The Developer Room (100% Required)

This is the big one. After achieving 100% completion (all Terminal Logs, all Concept Art, all Side Stories), a new option appears in Chapter Select called "The Archive." Enter it and you're dropped into a room filled with concept art on the walls, 3D models of every boss rotating on pedestals, and a jukebox that plays every track from the soundtrack.

At the center of the room is a desk with Josef Fares's signature on a digital notepad. The text reads: "Thanks for looking everywhere. , Josef & Team." Underneath it, a second line: "F*ck the Oscars." If you know Fares's history with The Game Awards, you'll get it.

The developer room also has character model viewers for Mio and Zoe showing their evolution from concept sketches to final models. There are about 40 iterations between the two characters, and you can see how their designs changed throughout development.

Hidden Interactions Worth Finding

The pig cop Side Story has a secret ending. Complete "The Great Escape" Side Story in Chapter 2, then find the escaped pig in Chapter 6's Forgotten Woods (near the eastern edge of the map, behind a fallen log). Interact with it and you get a brief dialogue scene where the pig thanks you in a surprisingly touching voice performance. The pig actor is credited in the game's full credits under "Additional Voices."

Mio and Zoe have unique dialogue if you idle for five minutes. In any chapter, if both players stand still for about five minutes, the characters start having ambient conversations that aren't part of the main script. Chapter 3's idle dialogue has Mio admitting she plagiarized a short story in college. Chapter 6 has Zoe talking about a pet cat she had as a kid. These conversations are easy to miss because nobody idles in a co-op game for five minutes.

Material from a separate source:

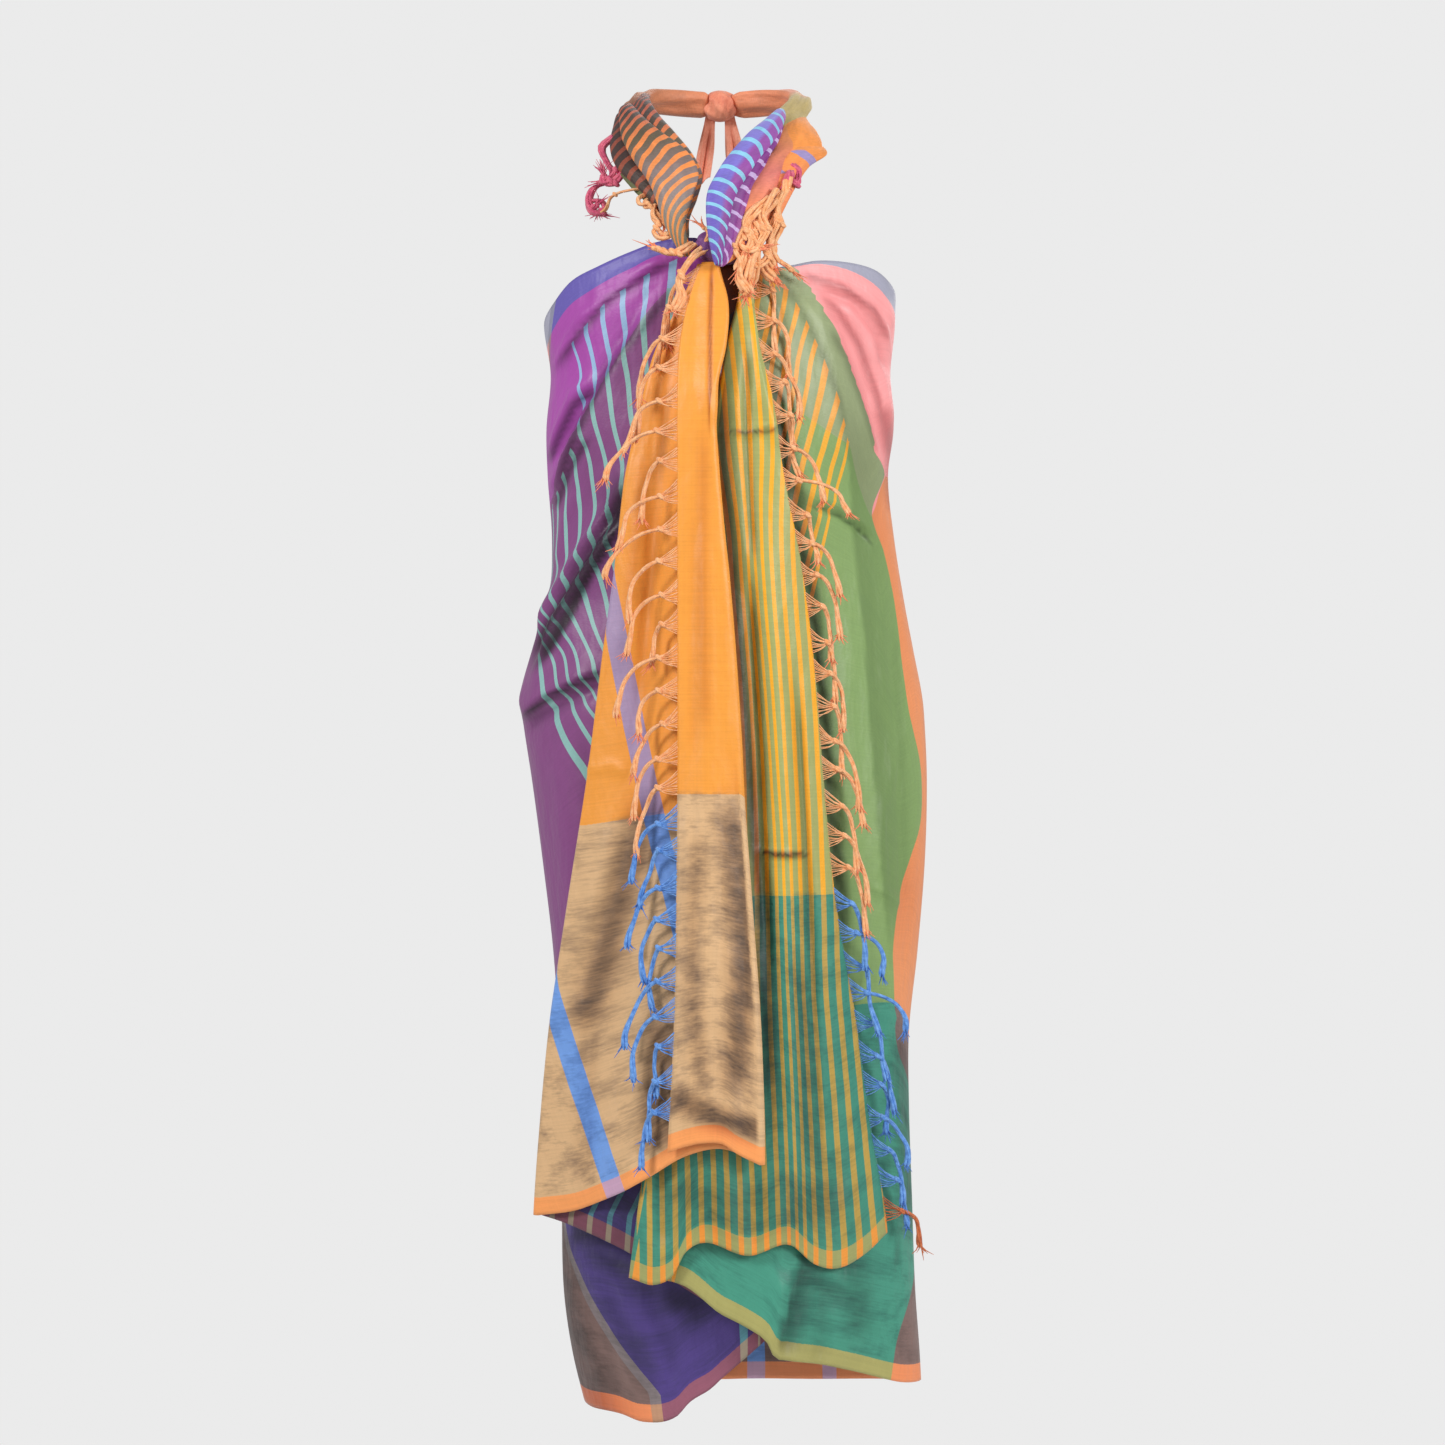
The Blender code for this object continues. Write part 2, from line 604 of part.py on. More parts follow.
def new_material(name, cloth):
    material = bpy.data.materials.new(name)
    material.use_nodes = True
    shader = material.node_tree.nodes["Principled BSDF"]
    shader.inputs["Base Color"].default_value = cloth.colour
    shader.inputs["Roughness"].default_value = cloth.roughness
    shader.inputs["Metallic"].default_value = 0.0
    return material


def add_object(name, bm, cloth, collection):
    mesh = bpy.data.meshes.new(name)
    bm.to_mesh(mesh)
    bm.free()
    mesh.shade_smooth()
    obj = bpy.data.objects.new(name, mesh)
    obj.data.materials.append(new_material(name + "_cloth", cloth))
    collection.objects.link(obj)
    return obj


def add_wall(obj, thickness):
    """Gives an open cloth surface its thickness, half to each side."""
    wall = obj.modifiers.new("wall", "SOLIDIFY")
    wall.thickness = thickness * MM
    wall.offset = 0.0


def cloth_sheet(name, form, columns, cloth, collection, rows=ROWS):
    """A stretch of cloth: a grid laid on its form, then given its wall."""
    bm = bmesh.new()
    bmesh.ops.create_grid(bm, x_segments=columns, y_segments=rows, size=0.5)
    spots = np.array([v.co for v in bm.verts])
    x, y, drop = form(np.clip(spots[:, 0] + 0.5, 0, 1), np.clip(0.5 - spots[:, 1], 0, 1))
    for v, px, py, pd in zip(bm.verts, x, y, drop):
        v.co = Vector((px, py, -pd)) * MM
    obj = add_object(name, bm, cloth, collection)
    add_wall(obj, WALL)
    return obj


def roll_section(rails, share):
    """The two edges and the thickness of a neck roll at a share of its length."""
    places = np.linspace(0, 1, len(rails))
    row = {name: smooth_read(places, [getattr(r, name) for r in rails], share) for name in Rail._fields}
    inner = Vector((row["inner_x"], row["inner_y"], -row["inner_drop"]))
    outer = Vector((row["outer_x"], row["outer_y"], -row["outer_drop"]))
    return inner, outer, row["thickness"]


def roll_points(rails, share, points):
    """A section of a roll: an ellipse between its two edges, ridged by pleats that run along it."""
    inner, outer, thickness = roll_section(rails, share)
    ahead = roll_section(rails, min(share + 0.02, 1))
    behind = roll_section(rails, max(share - 0.02, 0))
    along = ((ahead[0] + ahead[1]) - (behind[0] + behind[1])).normalized()
    across = outer - inner
    centre = (inner + outer) / 2
    normal = along.cross(across).normalized()
    found = []
    for angle in np.linspace(0, 2 * pi, points, endpoint=False):
        ridge = 1 + ROLL_PLEAT_DEPTH * np.cos(ROLL_PLEATS * angle)
        offset = across * (np.cos(angle) / 2) + normal * (np.sin(angle) * thickness / 2 * ridge)
        found.append((centre + offset) * MM)
    return found


def cut_flat(bm, place, facing):
    """Cuts a closed roll with a plane, drops what lies beyond it and caps the cut."""
    geometry = bm.verts[:] + bm.edges[:] + bm.faces[:]
    cut = bmesh.ops.bisect_plane(bm, geom=geometry, plane_co=place, plane_no=facing, clear_outer=True)
    edges = [e for e in cut["geom_cut"] if isinstance(e, bmesh.types.BMEdge)]
    bmesh.ops.holes_fill(bm, edges=edges)


def neck_roll(name, rails, nape_side, cloth, collection):
    """A roll lofted between its edges, cut flat where it meets the chest knot and nape knot."""
    points = ROLL_POINTS
    bm = bmesh.new()
    shares = np.linspace(0, 1, ROLL_RINGS)
    loops = [[bm.verts.new(p) for p in roll_points(rails, share, points)] for share in shares]
    for low, high in zip(loops[:-1], loops[1:]):
        for i in range(points):
            j = (i + 1) % points
            bm.faces.new((low[i], low[j], high[j], high[i]))
    bm.faces.new(list(reversed(loops[0])))
    bm.faces.new(loops[-1])
    bmesh.ops.recalc_face_normals(bm, faces=bm.faces[:])
    cut_flat(bm, Vector((0, 0, -(KNOT_TOP - KNOT_SEAT) * MM)), Vector((0, 0, -1)))
    nape_x = nape_side * (NAPE_KNOT_HALF + KNOT_SEAT) * MM
    cut_flat(bm, Vector((nape_x, 0, 0)), Vector((-nape_side, 0, 0)))
    bmesh.ops.recalc_face_normals(bm, faces=bm.faces[:])
    bmesh.ops.triangulate(bm, faces=[f for f in bm.faces if len(f.verts) > 4])
    return add_object(name, bm, cloth, collection)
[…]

The Chapter 5 conveyor belts spell something. If you look at the Chapter 5 conveyor belt layout from above (using the security camera in the monitoring room before the boss corridor), the belt paths form the letters "H A Z E L I G H T." You can only see it from the security room camera angle. It's absurd that someone modeled this when 99% of players will never look at it from the right angle.

The credits have playable sections. During the end credits, both players can control small avatar versions of Mio and Zoe running across the bottom of the screen collecting letters that spell out the developers' names. It's the same system It Takes Two used during its credits. If both players collect all letters, you unlock a bonus music track on the main menu.

What's Probably Still Undiscovered

I'm certain there are more easter eggs. Hazelight's level designers have a track record of hiding things that take the community months to find. It Takes Two had a reference that nobody discovered for nearly a year after release. Split Fiction is newer and the community hasn't picked apart every corner yet.

If you find something I missed , a hidden room, an undocumented interaction, a reference to another game , share it. The best part of these games is the communal archaeology that happens after launch.